RisksBy Mayo Clinic Staff
Labor induction carries various risks, including:
- The need for a C-section. Labor induction is more likely to result in the need for a C-section — particularly if you've never given birth before and your cervix hasn't already begun to thin, soften and dilate (unfavorable cervix).
- Premature birth. Inducing labor too early might result in a premature birth. This poses risks for the baby, such as difficulty breathing.
- Low heart rate. The medication used to induce labor — oxytocin or a prostaglandin — might provoke too many contractions, which can diminish your baby's oxygen supply and lower your baby's heart rate.
- Infection. Labor induction increases the risk of infection for both mother and baby.

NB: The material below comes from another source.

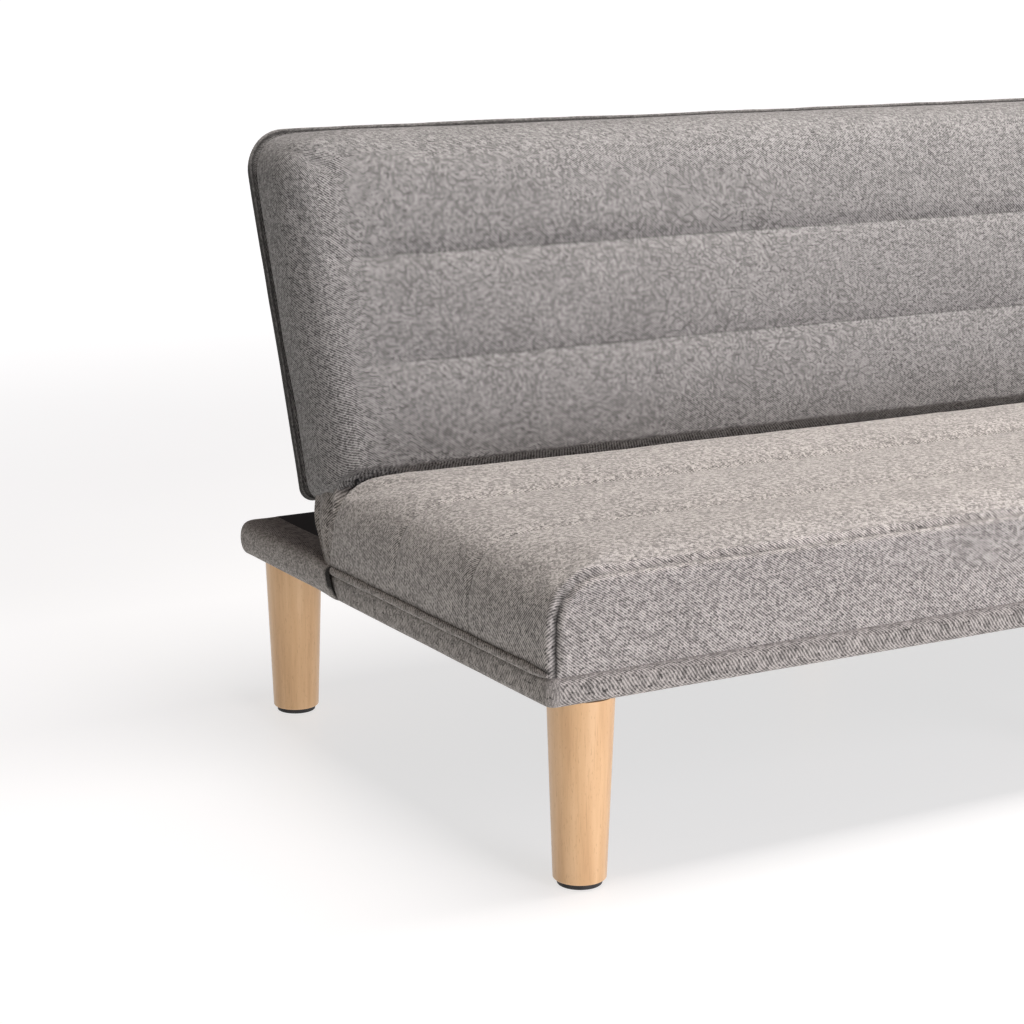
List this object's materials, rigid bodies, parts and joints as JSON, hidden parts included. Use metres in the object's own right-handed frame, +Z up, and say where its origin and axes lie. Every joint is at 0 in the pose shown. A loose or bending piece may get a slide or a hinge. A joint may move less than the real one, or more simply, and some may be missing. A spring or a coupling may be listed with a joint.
{
  "type": "futon sofa bed",
  "caption": "Click-clack futon sofa bed: low padded seat on turned wooden legs, with a padded backrest that reclines until it lies flat over the rear of the base.",
  "frame": {"origin": "on the floor under the middle of the sofa at rest, with the backrest upright", "axes": "+X along the sofa to the sitter's left hand, +Y to the rear, +Z up"},
  "size_m": [1.8, 0.8, 0.7685],
  "materials": {
    "grey_fabric": "heathered grey twill weave",
    "black_cloth": "black non-woven cloth",
    "beech": "light beech under satin lacquer",
    "frame_timber": "planed softwood",
    "hardboard": "brown hardboard",
    "foam": "cut polyurethane foam",
    "steel": "pressed zinc-plated steel",
    "glide_plastic": "matte black moulded plastic"
  },
  "bodies": {
    "base": {"seat_cover": "grey_fabric", "seat_border_front": "grey_fabric", "seat_border_left": "grey_fabric", "seat_border_right": "grey_fabric", "rear_wrap_left": "grey_fabric", "rear_wrap_right": "grey_fabric", "crease_gusset_left": "grey_fabric", "crease_gusset_right": "grey_fabric", "underside_dust_cover": "black_cloth", "rear_deck_cloth": "black_cloth", "front_rail": "frame_timber", "rear_rail": "frame_timber", "left_side_rail": "frame_timber", "right_side_rail": "frame_timber", "left_cross_rail": "frame_timber", "centre_cross_rail": "frame_timber", "right_cross_rail": "frame_timber", "seat_deck": "hardboard", "seat_foam": "foam", "leg_front_left": "beech", "leg_front_centre": "beech", "leg_front_right": "beech", "leg_rear_left": "beech", "leg_rear_centre": "beech", "leg_rear_right": "beech", "leg_glide_front_left": "glide_plastic", "leg_glide_front_centre": "glide_plastic", "leg_glide_front_right": "glide_plastic", "leg_glide_rear_left": "glide_plastic", "leg_glide_rear_centre": "glide_plastic", "leg_glide_rear_right": "glide_plastic", "leg_bolt_front_left": "steel", "leg_bolt_front_centre": "steel", "leg_bolt_front_right": "steel", "leg_bolt_rear_left": "steel", "leg_bolt_rear_centre": "steel", "leg_bolt_rear_right": "steel", "seat_arm_left": "steel", "seat_arm_right": "steel", "ratchet_left": "steel", "ratchet_right": "steel", "pivot_rivet_left": "steel", "pivot_rivet_right": "steel"},
    "backrest": {"back_bottom_rail": "frame_timber", "back_top_rail": "frame_timber", "back_centre_stile": "frame_timber", "back_left_stile": "frame_timber", "back_right_stile": "frame_timber", "back_panel": "hardboard", "back_foam": "foam", "back_cover": "grey_fabric", "back_border": "grey_fabric", "back_dust_cover": "black_cloth", "back_arm_left": "steel", "back_arm_right": "steel", "pawl_spring_left": "steel", "pawl_spring_right": "steel"},
    "pawl_left": {"pawl_left": "steel"},
    "pawl_right": {"pawl_right": "steel"}
  },
  "joints": [
    {"name": "backrest_recline", "type": "hinge", "parent": "base", "child": "backrest", "pos_m": [0, 0.127, 0.341], "axis": [-1, 0, 0], "range_deg": [-8, 72], "deforming": ["crease_gusset_left", "crease_gusset_right"]},
    {"name": "pawl_left_swing", "type": "hinge", "parent": "backrest", "child": "pawl_left", "pos_m": [-0.8593, 0.14442, 0.36346], "axis": [1, 0, 0], "range_deg": [0, 9.2]},
    {"name": "pawl_right_swing", "type": "hinge", "parent": "backrest", "child": "pawl_right", "pos_m": [0.8593, 0.14442, 0.36346], "axis": [1, 0, 0], "range_deg": [0, 9.2]}
  ]
}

- Umbilical cord problems. Labor induction increases the risk of the umbilical cord slipping into the vagina before delivery (umbilical cord prolapse), which might compress the cord and decrease the baby's oxygen supply.
- Uterine rupture. Uterine rupture is a rare but serious complication in which the uterus tears open along the scar line from a prior C-section or major uterine surgery. An emergency C-section is needed to prevent life-threatening complications.
- Bleeding after delivery. Labor induction increases the risk that your uterine muscles won't properly contract after you give birth (uterine atony), which can lead to serious bleeding after delivery.
Labor induction isn't appropriate for everyone. Labor induction might not be an option if:
- You've had a prior C-section with a classical incision or major surgery on your uterus
- The placenta is blocking your cervix (placenta previa)
- Your baby is lying crosswise in the uterus (transverse fetal lie)
- You have an active genital herpes infection
- Your birth canal is too small to allow for a normal labor or birth
In addition, if you've had a prior C-section with a low transverse incision and have labor induced, you'll be closely monitored. If you've had a prior C-section or major uterine surgery and have labor induced, your health care provider will avoid certain medications to reduce the risk of uterine rupture.